How can annuities be made more innovative?
At present people choose either the secure income but restrictions of a lifetime annuity, or they choose the risky, costly income drawdown option. Logic would suggest the mainstream market would lie somewhere in the middle of these two extremes. Living Time's current products mirror the low cost, transparency and secure income of an annuity during the term but then pay out a guaranteed maturity amount. This gives people the flexibility to rethink their options at a later date. We have seen other entrants, mainly from the US, but most of their products carry a very different product profile. They have significant investment risks and higher charges, operating more like income drawdown products than more flexible annuities.
How can the quality of advice given to clients be improved?
The government could help by removing some of the constraints on the current rules. For example, the rules still insist that buyers of our products have a five-yearly check-up, despite the fact that both the income and maturity amount is guaranteed at the outset. It is interesting to note that pension simplification last year tried to create a single set of rules for pension accumulation, but those reaching retirement still face the complexities of two polarised options. I strongly believe that if people only take financial advice once in their lives, retirement is the time to do it. The Open Market Option (OMO) is one obvious area which could deliver better value but there has been no significant change in take up. At present it seems the majority of people who buy an annuity are never told that there is an alternative. Many of these buyers probably do not understand annuities let alone the alternatives but these are precisely the people who need to make more informed decisions. I have a real sense that a few years down the line many will look back and wonder why they are locked in to a lifetime annuity.
How can you see annuities developing in the coming years?
The retirement market is ripe for sweeping changes that will bring the income options back in line with people's needs.

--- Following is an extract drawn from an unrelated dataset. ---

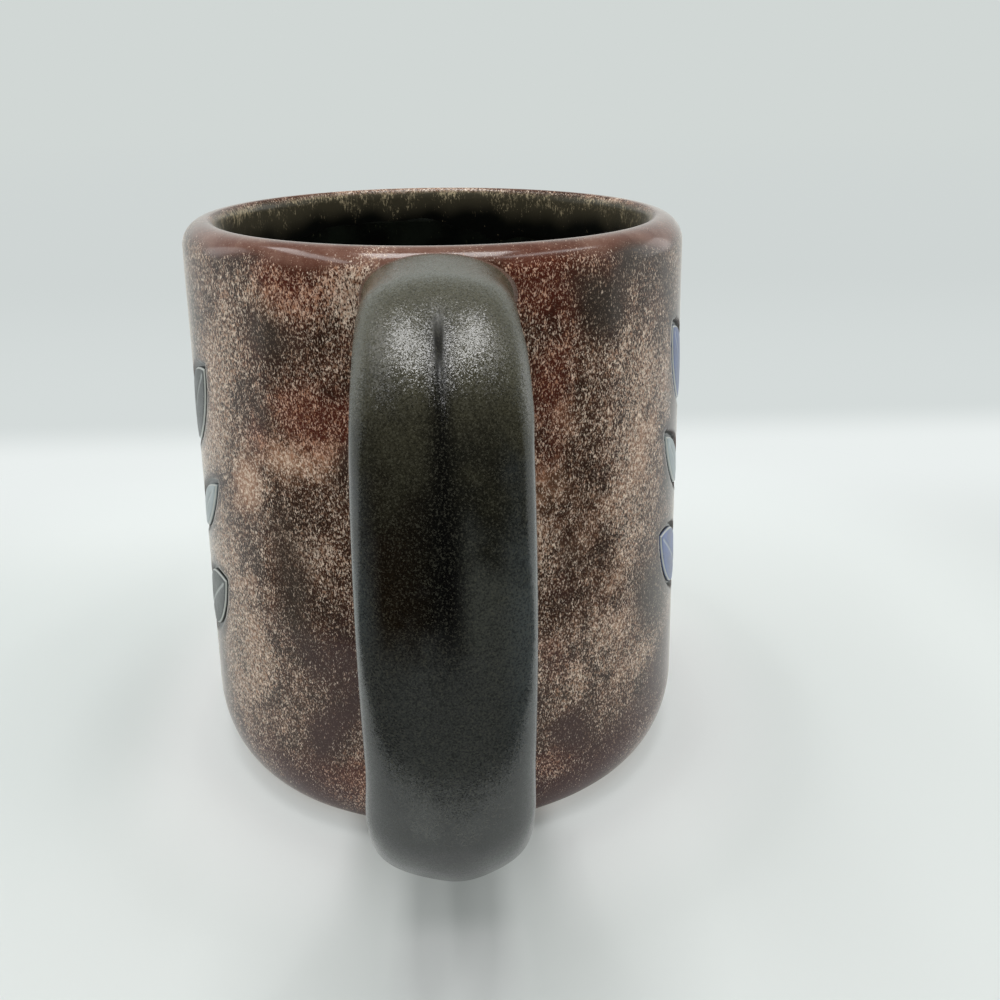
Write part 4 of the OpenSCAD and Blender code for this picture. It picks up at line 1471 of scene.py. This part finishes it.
# %% The studio's light
world = bpy.data.worlds.new("studio")
world.use_nodes = True
bpy.context.scene.world = world
studio = Steps(world.node_tree)
direction = studio.node("ShaderNodeSeparateXYZ")
studio.put(direction.inputs[0], studio.node("ShaderNodeTexCoord").outputs["Generated"])
upwards = direction.outputs["Z"]


def glow_of(colour, strength):
    """A background of one colour whose strength may change with the direction."""
    background = studio.node("ShaderNodeBackground")
    studio.put(background.inputs["Color"], colour)
    studio.put(background.inputs["Strength"], strength)
    return background.outputs[0]


sky = glow_of(screen(244, 247, 246), studio.ease(upwards, 0.3, 0.75, 0.81, 0.64))
backdrop = glow_of(screen(209, 215, 213), studio.ease(upwards, 0.36, 0.72, 1.0, 0.26))
rays = studio.node("ShaderNodeLightPath")
backdrop_share = 0.5
for kind in ("Is Camera Ray", "Is Glossy Ray", "Is Transmission Ray"):
    backdrop_share = studio.math("MAXIMUM", rays.outputs[kind], backdrop_share)
which = studio.node("ShaderNodeMixShader")
for socket, part in zip(which.inputs, (backdrop_share, sky, backdrop)):
    studio.put(socket, part)
studio.put(studio.node("ShaderNodeOutputWorld").inputs["Surface"], which.outputs[0])
print("world:", len(world.node_tree.nodes), "nodes")

# %% [markdown]
# ## The camera
# The camera was worked out from the outlines of the rim and the wall: it stands low and close,
# just to one side of the handle, and looks down by 23 degrees. Its three axes are worked out
# from those angles and set as one matrix.

# %% Camera
camera_place = (185.4, 0.0, 124.1)
camera_yaw, camera_down, camera_roll = np.radians([3.53, 23.08, -0.31])
focal_share = 1.0
sensor_w = 36
nearest, farthest = 0.01, 20

level_share, drop = np.cos(camera_down), np.sin(camera_down)
ahead = Vector((-np.cos(camera_yaw) * level_share, np.sin(camera_yaw) * level_share, -drop))
level_right = Vector((np.sin(camera_yaw), np.cos(camera_yaw), 0))
level_up = level_right.cross(ahead)
right = level_right * np.cos(camera_roll) + level_up * np.sin(camera_roll)
upward = level_up * np.cos(camera_roll) - level_right * np.sin(camera_roll)
turned_axes = Matrix([right, upward, -ahead]).transposed().to_4x4()

camera_data = bpy.data.cameras.new("camera")
camera_data.sensor_width = sensor_w
camera_data.lens = focal_share * sensor_w
camera_data.clip_start, camera_data.clip_end = nearest, farthest
camera = bpy.data.objects.new("camera", camera_data)
bpy.context.scene.collection.objects.link(camera)
camera.matrix_world = Matrix.Translation(Vector(camera_place) * MM) @ turned_axes
bpy.context.scene.camera = camera
bpy.context.scene.view_settings.view_transform = "Standard"
print("camera at, mm:", camera_place)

One development we are already noting is that people are seeing their pension as only one of their income options. An example of this would be, instead of choosing equity release, taking a higher income from retirement savings in the early years. The retirement pot would run down more quickly, but people would gain overall because interest would not be rolling up on the equity release loan. People then have the flexibility to decide later to use equity release, but for a shorter period of time and with any advantage from further rises in property prices. Another area ready for innovation is for care fees. I would like to see the government allow some pension money to be set aside at retirement to help fund future care home fees.